The Canola Dimension: When China strikes canola, it is a message to Ottawa’s domestic politics. Side A argues Canada has to negotiate relief because domestic cohesion is a national security asset, too.
The EV Gamble: Side A argues that if Canada imposed the 100% EV surtax to show alignment with Washington, and Washington imposed punitive tariffs anyway, then Canada must revisit its posture. The goal is not to turn Canada into a Chinese satellite, but to restore bargaining power. Maybe China will manufacture cars where the USA pulled out?
Narrative 2 (Side B): The Provocation Narrative
The Thesis: Beijing will make Washington punish Canada harder. In this worldview, the problem is not trade diversification in theory, the problem is China in reality.
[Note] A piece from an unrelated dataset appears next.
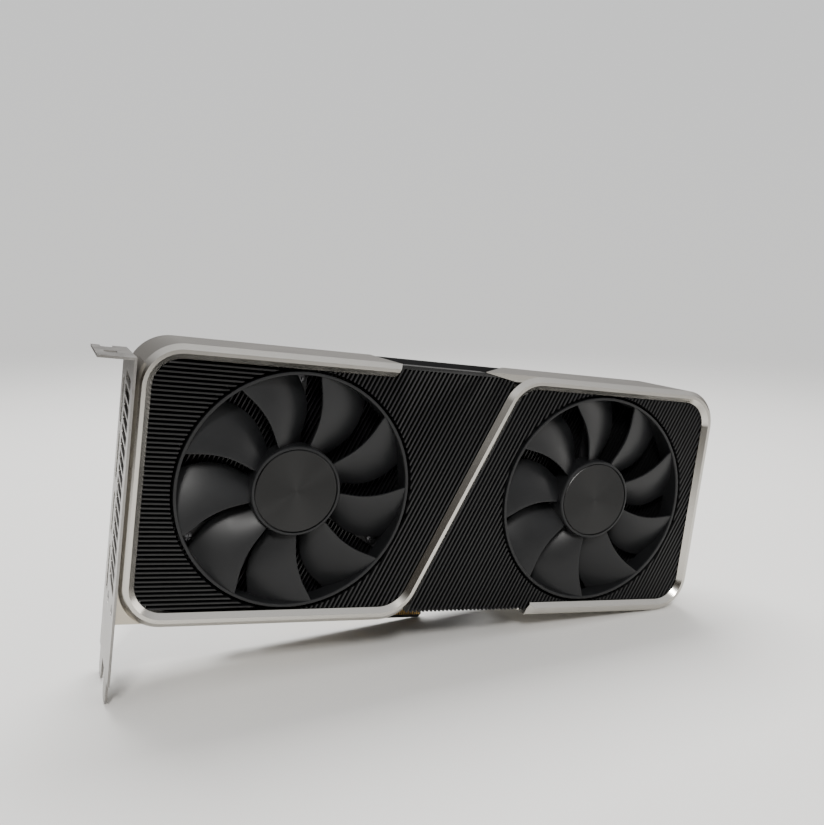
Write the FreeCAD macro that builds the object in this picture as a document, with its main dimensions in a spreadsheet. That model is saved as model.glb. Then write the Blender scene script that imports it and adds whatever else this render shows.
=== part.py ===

Side B starts with a structural warning: Canada’s prosperity is not just “trade,” it is integration. Even economists who applaud diversification say the quiet part out loud. “It’s also important to mention that we are not looking to replace our U.S. business. That would be crazy,” said Stuart Bergman, chief economist at Export Development Canada. :contentReference[oaicite:0]{index=0}
The reason is physical, not philosophical. Mike Chisholm, an independent offshore trade consultant, put it bluntly: Canada’s “heavy reliance on trade with the U.S. will continue because of interlinked supply chains and decades of trade relationships.”
From here, Side B sees Carney’s Beijing trip as a move that can trigger two punishments at once.
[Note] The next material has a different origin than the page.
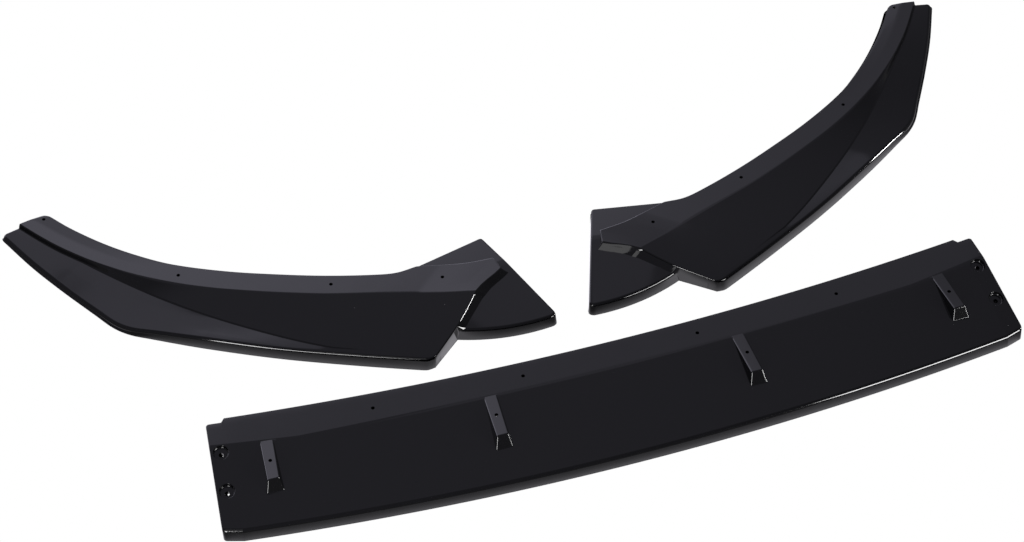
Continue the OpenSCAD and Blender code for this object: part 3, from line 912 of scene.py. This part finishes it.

First, it risks infuriating Trump. Washington is already primed to treat Canadian gestures as slights. Eurasia Group warns the relationship is now so volatile that
“any perceived slight from Ottawa risks inviting punitive action.”
And the tone coming from the White House has been publicly impatient. Kevin Hassett, Trump’s National Economic Council director, told reporters: “The Canadians have been very difficult to negotiate with.”, President Donald Trump.
In this worldview, a high-profile meeting with Xi will not be read in Washington as “diversification.” It will be read as defiance, and defiance gets priced. The tools are obvious: higher tariffs, slower borders, tighter enforcement of North American trade rules, and targeted pressure on autos and advanced manufacturing.
Second, it risks embedding Chinese industrial presence in the North American system. The fear is not abstract. The U.S. ambassador to Canada, David Cohen, said the U.S. was watching for a “loophole” that could let “what are basically Chinese EVs” enter the United States via Canada.
Canada’s trade minister responded with a pledge that reveals the stakes: “Canada will not be a back door for trans-shipments that don’t meet rules.”
Side B reads those lines as an admission that Washington’s real red line is not speeches, it is supply chains. Even Canada’s own auto-parts lobby has framed the moment as a trust test. Flavio Volpe, head of the Automotive Parts Manufacturers’ Association, called it “a good question to ask” when “you’re trying to size up the reliability of your partner.”
Meanwhile, the mood in U.S. auto politics has hardened. A major U.S. industry group warned Congress that “China poses a clear and present threat to the auto industry in the U.S.”
So Side B’s warning is simple: once you rely on Beijing for relief, relief that can be turned on or off like a valve, you accept a dependency that is not market-based. It is political. And if Washington believes Canada is becoming a channel for China, the punishment will not be symbolic. It will be structural.
The 3N Diplomatic Lens
“When I first moved to Canada aged 12, I did not speak English, so I got bullied. The instinct, for a kid and for a country, is often the same: keep your head down, avoid escalation, hope the storm passes.”
But what I learned later is that avoidance is sometimes misread as permission. Standing up for yourself does not have to mean violence; it can mean boundaries, clarity, and allies. In diplomacy, the equivalent is leverage, coalitions, and rules, not fists. I stood up to the bully after months of aggravation and my lesson was that I should have stood up earlier.
That is why Carney’s Beijing trip is so psychologically charged for Canadians. It feels like the moment Canada stops asking for fairness and starts demonstrating options. The risk is that this demonstration becomes a brawl. The opportunity is that it becomes a boundary.
Editorial Insight: The Loyalty Tax
In a transactional era, loyal allies pay a “loyalty tax.” You align, you absorb risk, and you assume the alliance will pay you back with stability. When the protector starts pricing everything, loyalty stops being a shield and becomes an invoice. The only way a middle power reduces that invoice is by building credible alternatives.
Critical Questions
- Will Xi Jinping actually receive Carney? The PMO says yes. The real question is the price: does China explicitly demand Canada roll back the EV surtax?
- What is Washington’s red line? Is the U.S. angry about symbolism (a meeting) or structure (Chinese factories in North America)?
- Can Canada diversify without losing integration? Trade diversification sounds simple until you hit standards, security screening, and supply chain rules.
FAQs
Is Carney meeting Xi Jinping guaranteed?
The Prime Minister’s Office says Carney will meet Xi Jinping during the January 13 to 17 trip, which strongly indicates official planning and intent.
Why did Canada impose a 100% tariff on Chinese EVs?
Canada implemented a 100% surtax on Chinese-made electric vehicles effective October 1, 2024, framing it as protecting the domestic industry and addressing unfair trade practices.
Why did China target canola?
Canola is one of Canada’s most economically and politically sensitive export sectors. Targeting it creates immediate pressure inside Canada and signals retaliation capacity.